As the team enters the Golden Triangle by boat, Fletcher, Brenner and Charlton remain in Hong Kong, waiting on every piece of news transmitted from their base. After travelling a distance down river, the team disembark for a march through the jungle, where they meet up with Kim and his guerrilla fighters. Kim and his men guide Wesley's team through the jungle to a remote base located in a quarry. One of Kim's men and Klein each eliminate a sentry in a watch tower. As Wesley, China, Klein, Stone and Kim and his men prepare to descend the steep incline into the quarry, Arbib and Kowalski rig a rope slide across the top of the quarry. First Kowalski slides over the communications hut before dropping through the bamboo roof, killing one soldier and capturing the other, even though he's been impaled through his upper left arm by a foot long piece of bamboo. Then Arbib drops into the sleeping quarters hut, where he's forced to kill all the occupants, who are awakened and try to attack him. The rest of the commandos descend the steep quarry sides and shoot any enemy that escape from Kowalski and Arbib, except for China, who secures the base's lone helicopter and readies it for flight. With the base secured, Kim removes the bamboo splinter from Kowalski's arm and bandages it while Wesley uses the base's radio to inform his own base that they have captured the helicopter intact. Leaving Kowalski with two of Kim's men to guard the base and its radio, the rest join China aboard the helicopter, which takes off and heads deeper into the triangle.

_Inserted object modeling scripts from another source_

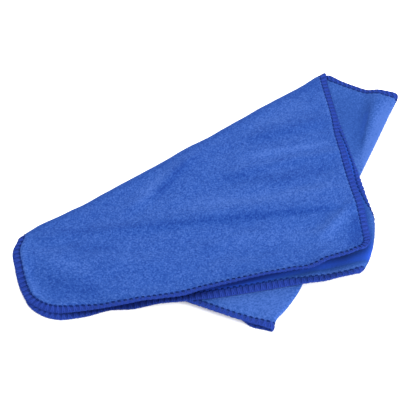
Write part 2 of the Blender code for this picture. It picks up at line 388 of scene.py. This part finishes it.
def curlPlace(point):  # how far a point is past the roll's line, and the way out from it
    curl = cloth["curl"]
    reachX, reachY = curl["reach"]
    above = np.maximum(point[..., 1] - curl["centre"][1], 0.0)
    right = np.maximum(point[..., 0] - curl["centre"][0] + curl["lean"] * above, 0.0) / reachX
    down = np.minimum(point[..., 1] - curl["centre"][1], 0.0) / reachY
    size = np.hypot(right, down)
    clear = size < 0.05  # too near the middle to have a way out
    size = np.where(clear, 1.0, size)
    leaning = curl["lean"] * (above > 0.0) * right / (size * reachX)
    slope = np.stack([right / (size * reachX), down / (size * reachY) + leaning], axis=-1)
    steepness = np.where(clear, 1.0, np.hypot(slope[..., 0], slope[..., 1]))
    past = np.where(clear, -reachX, (size - 1.0) / steepness)
    return past, slope / steepness[..., None]


def curlLift(point):  # the flaps are held up beside the roll
    curl = cloth["curl"]
    past, _ = curlPlace(point)
    beside = smooth(point[..., 0], *curl["risesRight"])
    beside = beside * smooth(-point[..., 1], *curl["risesDown"])
    return 2.0 * curl["radius"] * beside * (1.0 - smooth(-past, curl["radius"], curl["shoulder"]))


def wrinkles(point):  # faint waves that run mostly along the cloth's long way on the table
    w = cloth["wrinkle"]
    draw = np.random.RandomState(w["seed"])
    total = 0.0
    for _ in range(w["waves"]):
        length = w["shortest"] * (w["longest"] / w["shortest"]) ** draw.rand()
        heading = math.radians(w["heading"]) + w["spread"] * draw.randn()
        phase = 2.0 * math.pi * draw.rand()
        travel = point[..., 0] * math.cos(heading) + point[..., 1] * math.sin(heading)
        total = total + length * np.sin(2.0 * math.pi * travel / length + phase)
    return w["height"] * total / (w["longest"] * 0.5 * math.sqrt(w["waves"]))


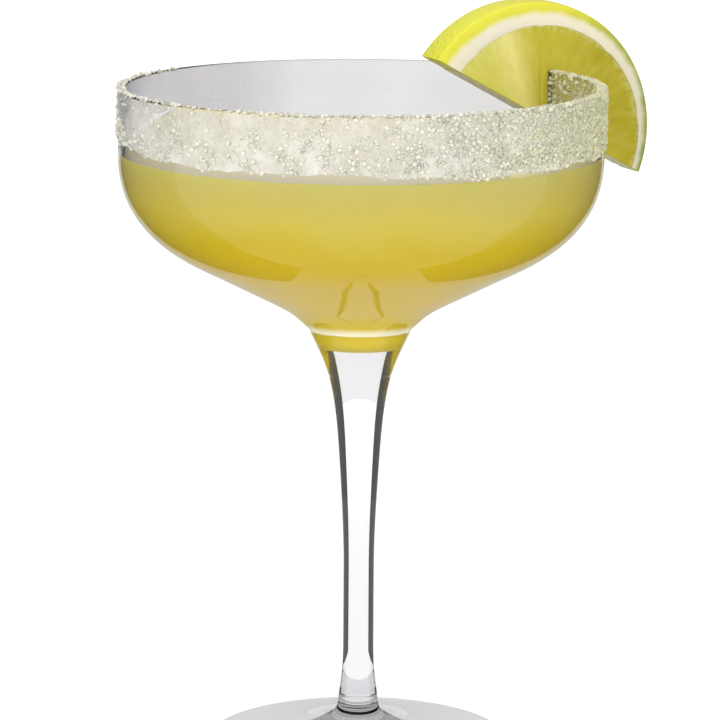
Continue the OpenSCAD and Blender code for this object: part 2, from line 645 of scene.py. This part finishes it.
@dataclass(frozen=True)
class LimeFlesh:
    """Juicy flesh whose sacs point at the core."""

    seat: LimeFrame
    core_x: float

    def make(self) -> Material:
        """Makes the material."""
        shader = Shader("lime_flesh")
        place = self.seat.coordinates(shader)
        side = shader.math("SUBTRACT", shader.part(place, "X"), self.core_x * MM)
        rise = shader.part(place, "Z")
        angle = shader.math("ARCTAN2", rise, side)
        side_square = shader.math("MULTIPLY", side, side)
        rise_square = shader.math("MULTIPLY", rise, rise)
        reach = shader.math("SQRT", shader.math("ADD", side_square, rise_square))
        polar = shader.add("CombineXYZ", {
            "X": shader.math("MULTIPLY", angle, 9.0),
            "Y": shader.math("MULTIPLY", reach, 170.0),
            "Z": shader.math("MULTIPLY", shader.part(place, "Y"), 100.0),
        }).outputs["Vector"]
        sacs = shader.cells(polar, 1.6, feature="SMOOTH_F1")
        fibres = shader.noise(polar, 3.0, 2.0)
        # Painted light and shade: the flesh is painted paler low near the cut and darker, deeper yellow
        # towards the top right of the slice.
        across = shader.spread(shader.math("ADD", side, rise), -0.010, 0.026)
        base = shader.ramp(across, {
            0.0: tint(216, 211, 108),
            0.22: tint(236, 227, 144),
            0.36: tint(205, 195, 80),
            0.5: tint(194, 182, 48),
            1.0: tint(174, 161, 26),
        })
        paler = shader.mix(shader.spread(sacs, 0.25, 0.75, 0.0, 0.16), base, tint(232, 224, 120))
        deeper = shader.mix(shader.spread(fibres, 0.3, 0.7, 0.16, 0.0), paler, tint(176, 164, 44))
        ragged = shader.math("ADD", reach, shader.spread(fibres, 0.3, 0.7, -0.0012, 0.0012))
        tips = shader.spread(ragged, 0.0236, 0.0252, 0.0, 0.35)
        cut_shade = self.seat.cut_shade(shader, rise)
        return shader.dress({
            # Painted shade: the straight cut's face is darkened to dark olive.
            "Base Color": shader.mix(cut_shade, shader.mix(tips, deeper, tint(236, 228, 160)),
                                     tint(132, 128, 44)),
            "Roughness": 0.22,
            "IOR": 1.36,
            "Subsurface Weight": 0.5,
            "Subsurface Radius": (1.0, 0.85, 0.3),
            "Subsurface Scale": 0.004,
            "Normal": shader.bump(sacs, 0.2, 0.0003),
        })


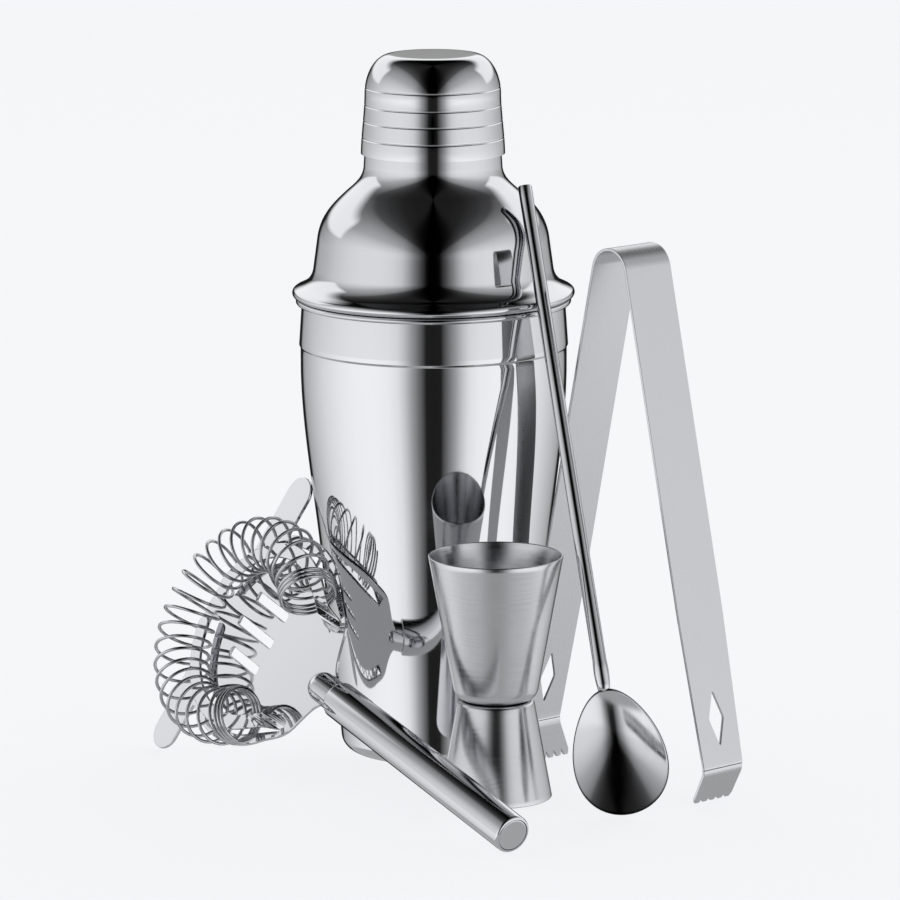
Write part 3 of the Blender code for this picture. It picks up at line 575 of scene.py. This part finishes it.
def coilTree():
    # A wire wound on a path of an arc with straight ends: close turns, open turns, close turns.
    sizes = {key: "NodeSocketFloat" for key in (
        "Coil Radius", "Ring Radius", "Wire Radius", "Arc Length", "End Run", "Closed Turns",
        "Open Turns", "Closed Step", "Turn Points", "Lift")}
    tree, given = newTree("woundSpring", {**sizes, "Points": "NodeSocketInt",
                                          "Wire Sides": "NodeSocketInt"})
    calc, size = mathIn(tree), given.outputs
    line = addNode(tree, "GeometryNodeCurvePrimitiveLine")
    points = addNode(tree, "GeometryNodeResampleCurve", None, {
        "Curve": line.outputs[0], "Count": size["Points"]})
    index = addNode(tree, "GeometryNodeInputIndex").outputs[0]
    turn = calc("DIVIDE", index, size["Turn Points"])
    closed = calc("MULTIPLY", size["Closed Turns"], size["Closed Step"])
    openSpan = calc("MULTIPLY", calc("SUBTRACT", size["End Run"], closed), 2.0)
    openStep = calc("DIVIDE", openSpan, size["Open Turns"])
    first = calc("MINIMUM", turn, size["Closed Turns"])
    afterFirst = calc("MAXIMUM", calc("SUBTRACT", turn, size["Closed Turns"]), 0.0)
    openPart = calc("MINIMUM", afterFirst, size["Open Turns"])
    last = calc("MAXIMUM", calc("SUBTRACT", afterFirst, size["Open Turns"]), 0.0)
    run = calc("ADD", calc("MULTIPLY", calc("ADD", first, last), size["Closed Step"]),
               calc("MULTIPLY", openPart, openStep))
    run = calc("SUBTRACT", run, size["End Run"])
    length, side = calc("ABSOLUTE", run), calc("SIGN", run)
    bend = calc("DIVIDE", calc("MINIMUM", length, size["Arc Length"]), size["Ring Radius"])
    over = calc("MAXIMUM", calc("SUBTRACT", length, size["Arc Length"]), 0.0)
    spin = calc("MULTIPLY", turn, math.tau)
    reach = calc("ADD", size["Ring Radius"], calc("MULTIPLY", calc("COSINE", spin),
                                                  size["Coil Radius"]))
    sine, cosine = calc("SINE", bend), calc("COSINE", bend)
    x = calc("SUBTRACT", calc("MULTIPLY", over, sine), calc("MULTIPLY", reach, cosine))
    y = calc("ADD", calc("MULTIPLY", over, cosine), calc("MULTIPLY", reach, sine))
    z = calc("ADD", size["Lift"], calc("MULTIPLY", calc("SINE", spin), size["Coil Radius"]))
    spot = addNode(tree, "ShaderNodeCombineXYZ", None, {
        "X": x, "Y": calc("MULTIPLY", y, side), "Z": z})
    wound = addNode(tree, "GeometryNodeSetPosition", None, {
        "Geometry": points.outputs[0], "Position": spot.outputs[0]})
    section = addNode(tree, "GeometryNodeCurvePrimitiveCircle", None, {
        "Resolution": size["Wire Sides"], "Radius": size["Wire Radius"]})
    wire = addNode(tree, "GeometryNodeCurveToMesh", None, {
        "Curve": wound.outputs[0], "Profile Curve": section.outputs[0], "Fill Caps": True})
    endTree(tree, wire.outputs[0], "wireSteel")
    return tree


def makeSpring():
    total = spring["openTurns"] + 2 * spring["closedTurns"]
    lift = plate["thickness"] / 2 + fit + spring["wire"] / 2 + spring["coilR"]
    wire = bakedMesh("coilSpring", bpy.data.meshes.new("coilSpring"), coilTree(), {
        "Coil Radius": spring["coilR"] * mm, "Ring Radius": spring["ringR"] * mm,
        "Wire Radius": spring["wire"] / 2 * mm, "Arc Length": arcLength * mm,
        "End Run": coilEnd * mm, "Closed Turns": float(spring["closedTurns"]),
        "Open Turns": float(spring["openTurns"]), "Closed Step": spring["closedStep"] * mm,
        "Turn Points": float(spring["pointsPerTurn"]), "Lift": lift * mm,
        "Points": total * spring["pointsPerTurn"] + 1, "Wire Sides": spring["wireSides"]})
    piece = newPiece("coilSpring", wire, "wireSteel", platePlace, 40)
    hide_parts("hawthorne_spring")
    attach(piece, "coil")


def makeHandle(h):
    along = Matrix.Rotation(math.radians(90 + h["dip"]), 4, "Y")
    axis = platePlace @ Matrix.Translation((0, 0, h["rodUp"] * mm)) @ along
    rodEnd = h["tubeStart"] + h["rodInTube"]
    dome = arcPoints((0, h["rodStart"] + h["rodR"]), h["rodR"], 0, -90, 20)
    rod = [(0, rodEnd), (h["rodR"], rodEnd)] + dome[:-1] + [(0, h["rodStart"])]
    bore, edge, lip = h["rodR"] + h["boreGap"], h["tubeEdge"], h["tubeLip"]
    tube = [(bore, h["tubeEnd"] - lip)]
    tube += arcPoints((h["tubeR"] - edge, h["tubeEnd"] - edge), edge, 90, 0, 10)
    tube += arcPoints((h["tubeR"] - edge, h["tubeStart"] + edge), edge, 0, -90, 10)
    tube += [(bore, h["tubeStart"] + lip)]
    plugR, plugEdge = bore - h["boreGap"], h["plugEdge"]
    plug = [(0, h["tubeEnd"])]
    plug += arcPoints((plugR - plugEdge, h["tubeEnd"] - plugEdge), plugEdge, 90, 0, 6)
    plug += [(plugR, h["tubeEnd"] - h["plugH"]), (0, h["tubeEnd"] - h["plugH"])]
    pieces = [
        newPiece("weldedRod", turnedMesh("weldedRod", rod, 64), "mirrorSteel", axis),
        newPiece("handleTube", ringMesh("handleTube", tube, 64), "mirrorSteel", axis),
        newPiece("handlePlug", turnedMesh("handlePlug", plug, 64), "mirrorSteel", axis)]
    nodes = ("hawthorne_rod", "hawthorne_handle", "hawthorne_plug")
    for piece, node in zip(pieces, nodes):
        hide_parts(node)
        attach(piece, "strainer")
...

While Brenner and Charlton are enjoying a round of golf, Fletcher interrupts them to let them know that Wesley has neutralized the quarry base and captured the helicopter. As China pilots the helicopter towards the opium manufacturing depot, the depot radios the quarry to see if the radar contact they have is the quarry's helicopter. The lone survivor at the quarry, under the watchful eye and gun of Kowalski, confirms that it is and is just on a routine trip. Satisfied, the depot allows the helicopter to land and the commandos come out shooting, killing all the enemy soldiers who stray into their sight. As Wesley, Arbib and Stone destroy the heroin laboratories with C4, Klein blows up the opium container silos with grenades and C4. While the destruction is going on, Stone is unfortunately wounded and Klein and China race to help him; Kim and his men locate prisoners and free them. All return to their homes except for a North American woman who behaves in a bizarre manner. China intervenes when he misjudges Kim to be attacking the woman, only for Arbib to point out that the woman is a heroin addict with puncture marks on her forearm. Wesley enters an office and rifles through a safe; finding a computer disk, he loads it on a nearby computer and browses its contents.

==Cast==
- Lewis Collins as Captain Robin Wesley
- Lee Van Cleef as China
- Ernest Borgnine as Fletcher
- Klaus Kinski as Charlton
- Mimsy Farmer as Kathy Robson
- Manfred Lehmann as Klein
- Thomas Danneberg as Arbib
- Frank Glaubrecht as Stone
- Hartmut Neugebauer as Brenner
- Wolfgang Pampel as Baldwin
- Luciano Pigozzi as Priest
- Bruce Baron as Kowalski

==Soundtrack==
The score of the film was composed by Jan Němec and performed by Eloy.

==Release==
The film was released in West Germany on 5 October 1984.
The film was released in America in September of 1986 and grossed $600,000 at the US/Canadian box - office.

==Reception==
In a contemporary review, Kim Newman (Monthly Film Bulletin) noted that certain elements such as the surprise villain in the film were obvious while the action scenes mainly consist of Asian stunt men leaping out of explosions.